Alternative link-state routing protocols can be supported in VCS when they are standardized and available, Brocade says. But the link state protocol in TRILL, Intermediate System-to-Intermediate System (IS-IS), has been documented since July 2011 and even tested for interoperability at the University of New Hampshire almost a year before that, says Donald Eastlake, chairman of the TRILL working group in the IETF.

"RFC 6326 is TRILL support of IS-IS," Eastlake says. "That has been out for a bit now. I think this year there will be a number of switches from a number of vendors that will support the TRILL control plane."

Data center fabric

Eastlake wouldn't speculate on why vendors have been delaying full compliance of TRILL data and control planes in their fabric switches.

"There's nothing inherently evil about using the TRILL data plane instead of the control plane," he says. "It won't interoperate with a standard TRILL control plane but people manufacture things that don't interoperate all the time. They make the business decision that that's what they want to do. Other people make things that try very hard to be very interoperable because that's the business decision that they make."

HP says it supports TRILL and its own Intelligent Resilient Framework (IRF) multichassis bonding technology for flattening the data center network. HP just announced its new 5900 line of top-of-rack switches that support both.

Arista Networks, Extreme Networks and Alcatel-Lucent all currently advocate MC-LAG as the fabric architecture for their switches. MC-LAG is an IEEE standard that is intended to replace the Ethernet Spanning Tree Protocol to improve resiliency and uptime, and reduce latency, by creating active/active network paths for load balancing and redundancy.

Since the fabrics are based on Ethernet, they should be as easy to deploy as Ethernet, according to Extreme.

"Ethernet is open," says Doug Wills, senior director of marketing at Extreme. "Why not Ethernet fabrics?"

Avaya supports the IEEE's Shortest Path Bridging (SPB) specification, an alternative to TRILL, for its VENA fabric architectures. Shortest Path Bridging is founded on the IEEE 802.1ah Provider Backbone Bridging MAC-in-MAC standard, which in the telecom world is proposed as a Layer 2 alternative to MPLS for Metro Ethernet deployments.

Some vendors, though, hedge their bets by supporting both SPB and TRILL. Huawei is in this camp.

Juniper chose to implement a tagging mechanism in the Broadcom silicon in its QFabric line because it functions like a fabric inside the switch itself; if a switch itself functions as a fabric, a fabric configured with like switches can form a flatter topology, Juniper asserts.

"You don't actually run a protocol," says Andy Ingram, worldwide managing director of data center sales for Juniper. "We use the hardware to transport the bits between the ingress and the egress point in the switch fabric."

Ingram says this has several advantages: It can be managed as a single logical device -- there is no need to manage each node of the spine and leaf topology; it lowers latency because there are fewer ASICs in the data path; and it should be less expensive because of the fewer components.

"The cards inside of a fabric switch interconnect, we don't ask them to be intelligent," Ingram says. "We're at 3kW versus something that might be 13kW. Because we're not asking it to be a switch, we can make it more efficient, we can make it faster, we can make it less expensive."

A packet is tagged and hashed on which of the routes it will take through the interconnect, Ingram says.
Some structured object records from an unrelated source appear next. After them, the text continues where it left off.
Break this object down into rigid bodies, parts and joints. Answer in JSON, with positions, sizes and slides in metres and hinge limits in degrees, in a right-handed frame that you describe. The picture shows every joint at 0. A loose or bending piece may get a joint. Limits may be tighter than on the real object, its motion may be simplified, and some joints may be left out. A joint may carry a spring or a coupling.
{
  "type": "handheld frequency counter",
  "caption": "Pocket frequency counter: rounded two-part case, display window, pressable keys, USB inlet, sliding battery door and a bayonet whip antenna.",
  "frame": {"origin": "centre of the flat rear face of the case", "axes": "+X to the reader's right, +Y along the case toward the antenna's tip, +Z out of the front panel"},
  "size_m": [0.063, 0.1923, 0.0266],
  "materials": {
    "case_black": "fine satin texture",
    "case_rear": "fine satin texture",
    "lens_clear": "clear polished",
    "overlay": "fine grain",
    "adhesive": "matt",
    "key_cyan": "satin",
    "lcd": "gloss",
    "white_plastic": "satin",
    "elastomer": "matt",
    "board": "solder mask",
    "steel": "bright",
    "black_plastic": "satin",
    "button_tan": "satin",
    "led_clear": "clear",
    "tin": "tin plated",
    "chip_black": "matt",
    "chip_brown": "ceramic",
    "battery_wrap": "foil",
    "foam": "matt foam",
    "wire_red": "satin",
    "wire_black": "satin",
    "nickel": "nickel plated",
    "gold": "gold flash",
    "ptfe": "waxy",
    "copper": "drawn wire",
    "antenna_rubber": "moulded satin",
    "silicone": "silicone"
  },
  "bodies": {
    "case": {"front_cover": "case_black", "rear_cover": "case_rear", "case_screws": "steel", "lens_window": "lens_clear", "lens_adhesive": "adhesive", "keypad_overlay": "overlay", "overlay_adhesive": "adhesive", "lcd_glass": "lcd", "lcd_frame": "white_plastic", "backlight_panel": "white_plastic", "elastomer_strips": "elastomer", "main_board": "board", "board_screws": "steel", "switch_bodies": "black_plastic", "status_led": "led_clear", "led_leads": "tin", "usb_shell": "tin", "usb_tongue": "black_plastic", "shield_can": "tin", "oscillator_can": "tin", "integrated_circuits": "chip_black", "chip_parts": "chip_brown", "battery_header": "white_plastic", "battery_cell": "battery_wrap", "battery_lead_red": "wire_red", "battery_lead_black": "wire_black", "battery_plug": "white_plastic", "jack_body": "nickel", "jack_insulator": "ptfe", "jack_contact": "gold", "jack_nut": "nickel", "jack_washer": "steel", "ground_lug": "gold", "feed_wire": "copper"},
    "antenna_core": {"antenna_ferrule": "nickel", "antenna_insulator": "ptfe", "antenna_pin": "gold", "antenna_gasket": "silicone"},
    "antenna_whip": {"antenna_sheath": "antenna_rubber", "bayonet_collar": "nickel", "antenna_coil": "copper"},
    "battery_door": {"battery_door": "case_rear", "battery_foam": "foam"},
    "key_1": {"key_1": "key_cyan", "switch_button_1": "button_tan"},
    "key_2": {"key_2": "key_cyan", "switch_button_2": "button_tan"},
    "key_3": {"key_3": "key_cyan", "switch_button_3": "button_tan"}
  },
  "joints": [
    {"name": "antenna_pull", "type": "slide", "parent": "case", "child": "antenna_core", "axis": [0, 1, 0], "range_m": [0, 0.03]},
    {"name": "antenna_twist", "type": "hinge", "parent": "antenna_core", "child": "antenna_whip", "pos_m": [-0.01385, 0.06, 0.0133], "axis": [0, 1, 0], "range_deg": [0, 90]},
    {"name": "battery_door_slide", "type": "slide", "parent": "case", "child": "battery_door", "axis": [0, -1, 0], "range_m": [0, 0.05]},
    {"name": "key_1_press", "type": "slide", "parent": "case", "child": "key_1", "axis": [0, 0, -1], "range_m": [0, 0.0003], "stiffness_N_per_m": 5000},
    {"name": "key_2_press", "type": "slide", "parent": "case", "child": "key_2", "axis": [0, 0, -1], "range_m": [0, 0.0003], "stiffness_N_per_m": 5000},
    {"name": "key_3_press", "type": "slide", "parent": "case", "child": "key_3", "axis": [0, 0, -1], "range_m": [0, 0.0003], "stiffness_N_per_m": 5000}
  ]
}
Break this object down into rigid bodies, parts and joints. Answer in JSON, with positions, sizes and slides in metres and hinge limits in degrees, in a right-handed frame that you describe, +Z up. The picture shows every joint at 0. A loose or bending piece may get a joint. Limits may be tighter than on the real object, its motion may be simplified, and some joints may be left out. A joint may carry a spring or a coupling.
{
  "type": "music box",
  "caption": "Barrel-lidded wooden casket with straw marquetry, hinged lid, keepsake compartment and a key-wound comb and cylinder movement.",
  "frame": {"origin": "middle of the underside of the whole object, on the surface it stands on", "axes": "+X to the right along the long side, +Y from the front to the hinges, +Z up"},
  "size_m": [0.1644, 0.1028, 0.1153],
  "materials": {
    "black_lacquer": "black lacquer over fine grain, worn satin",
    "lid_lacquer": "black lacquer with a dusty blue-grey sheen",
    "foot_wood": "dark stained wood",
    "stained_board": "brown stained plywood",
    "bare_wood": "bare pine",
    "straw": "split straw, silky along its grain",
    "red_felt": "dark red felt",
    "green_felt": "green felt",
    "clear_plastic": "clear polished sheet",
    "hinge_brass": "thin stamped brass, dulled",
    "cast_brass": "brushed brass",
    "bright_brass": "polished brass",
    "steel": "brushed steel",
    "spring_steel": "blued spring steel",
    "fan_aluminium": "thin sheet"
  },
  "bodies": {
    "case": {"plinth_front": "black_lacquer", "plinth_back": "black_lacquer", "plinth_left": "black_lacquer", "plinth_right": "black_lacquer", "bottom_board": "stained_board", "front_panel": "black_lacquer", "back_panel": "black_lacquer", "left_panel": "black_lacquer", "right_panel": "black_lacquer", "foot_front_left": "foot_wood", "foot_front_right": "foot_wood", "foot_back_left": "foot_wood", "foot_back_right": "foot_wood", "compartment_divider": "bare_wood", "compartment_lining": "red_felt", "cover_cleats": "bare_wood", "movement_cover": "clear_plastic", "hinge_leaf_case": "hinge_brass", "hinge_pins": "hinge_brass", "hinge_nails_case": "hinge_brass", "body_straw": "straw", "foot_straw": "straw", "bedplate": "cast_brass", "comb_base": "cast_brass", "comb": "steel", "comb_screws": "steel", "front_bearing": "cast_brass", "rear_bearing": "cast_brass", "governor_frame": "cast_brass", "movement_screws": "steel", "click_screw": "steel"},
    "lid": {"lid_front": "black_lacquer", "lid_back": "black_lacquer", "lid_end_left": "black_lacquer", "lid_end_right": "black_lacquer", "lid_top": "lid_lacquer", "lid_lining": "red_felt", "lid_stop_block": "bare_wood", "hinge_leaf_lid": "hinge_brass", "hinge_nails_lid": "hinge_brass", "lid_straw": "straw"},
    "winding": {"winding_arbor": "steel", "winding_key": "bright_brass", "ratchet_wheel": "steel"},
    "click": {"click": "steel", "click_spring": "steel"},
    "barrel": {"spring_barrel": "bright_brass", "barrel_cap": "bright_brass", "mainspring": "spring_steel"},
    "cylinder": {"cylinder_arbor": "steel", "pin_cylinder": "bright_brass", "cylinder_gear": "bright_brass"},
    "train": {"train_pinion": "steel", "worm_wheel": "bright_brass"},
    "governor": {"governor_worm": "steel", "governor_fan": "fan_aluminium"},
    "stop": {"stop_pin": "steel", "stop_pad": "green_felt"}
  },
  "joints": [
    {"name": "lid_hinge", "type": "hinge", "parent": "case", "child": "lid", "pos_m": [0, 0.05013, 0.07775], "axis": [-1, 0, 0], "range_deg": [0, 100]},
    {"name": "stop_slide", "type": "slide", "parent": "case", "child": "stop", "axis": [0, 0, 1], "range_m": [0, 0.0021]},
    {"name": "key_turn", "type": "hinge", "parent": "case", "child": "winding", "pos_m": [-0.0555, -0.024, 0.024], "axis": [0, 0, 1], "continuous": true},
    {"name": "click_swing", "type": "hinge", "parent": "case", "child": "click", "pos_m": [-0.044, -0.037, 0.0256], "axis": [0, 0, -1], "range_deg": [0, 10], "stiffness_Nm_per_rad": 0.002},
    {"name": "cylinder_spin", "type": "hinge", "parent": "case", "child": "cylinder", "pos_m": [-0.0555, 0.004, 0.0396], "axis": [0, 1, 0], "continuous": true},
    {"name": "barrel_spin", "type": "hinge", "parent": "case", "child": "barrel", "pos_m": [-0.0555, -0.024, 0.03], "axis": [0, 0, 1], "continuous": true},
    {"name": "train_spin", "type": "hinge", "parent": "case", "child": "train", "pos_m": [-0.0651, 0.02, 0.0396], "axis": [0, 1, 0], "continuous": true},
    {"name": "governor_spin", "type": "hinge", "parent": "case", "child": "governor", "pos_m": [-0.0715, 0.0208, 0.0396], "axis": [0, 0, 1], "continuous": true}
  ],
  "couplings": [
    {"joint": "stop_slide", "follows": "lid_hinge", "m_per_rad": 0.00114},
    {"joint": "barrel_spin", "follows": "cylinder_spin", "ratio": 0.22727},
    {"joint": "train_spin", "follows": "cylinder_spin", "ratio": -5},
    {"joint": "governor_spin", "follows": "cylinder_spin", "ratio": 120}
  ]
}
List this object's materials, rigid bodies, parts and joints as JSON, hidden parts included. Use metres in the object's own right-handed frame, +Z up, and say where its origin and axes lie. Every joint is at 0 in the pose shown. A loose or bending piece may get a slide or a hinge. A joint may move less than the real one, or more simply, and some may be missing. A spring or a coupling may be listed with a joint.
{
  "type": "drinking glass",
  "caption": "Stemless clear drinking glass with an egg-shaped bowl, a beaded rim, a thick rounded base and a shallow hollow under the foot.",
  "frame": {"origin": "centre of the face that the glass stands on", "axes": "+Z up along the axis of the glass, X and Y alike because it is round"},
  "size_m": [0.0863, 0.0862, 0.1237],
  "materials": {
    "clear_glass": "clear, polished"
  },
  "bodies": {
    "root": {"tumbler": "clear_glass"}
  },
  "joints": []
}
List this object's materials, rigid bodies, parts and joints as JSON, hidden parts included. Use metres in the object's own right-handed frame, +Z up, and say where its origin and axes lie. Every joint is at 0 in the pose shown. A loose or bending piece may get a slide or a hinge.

This capability is built into the Broadcom Titan and Trident ASICs used in the QFabric nodes and interconnects.

Juniper says it has 100 customers for QFabric, more than half of which are in production mode -- for the stand-alone QFX3500 node/top-of-rack switch and/or the QFabric Interconnect, according to Ingram. He also says at least one-third are brand-new Juniper customers who've literally bought into the QFabric architecture.

There's been speculation that QFabric is having a hard time living up to its 6,144 10G port/one-hop billing in customer trials, but Ingram says Juniper's been working closely with customers through a prolonged testing period for what's essentially a new data center networking architecture.

"We have one that will go production in the next 60 days that was a beta account," he says. "It's a big deal, it's a big part of their business, it's a service provider in the cloud space, and they've been testing it extensively for some time. They're waiting for the next release to come out which would have some of the capabilities that are important for them to go to production. We have quite a few that will go into production in the next three to four months."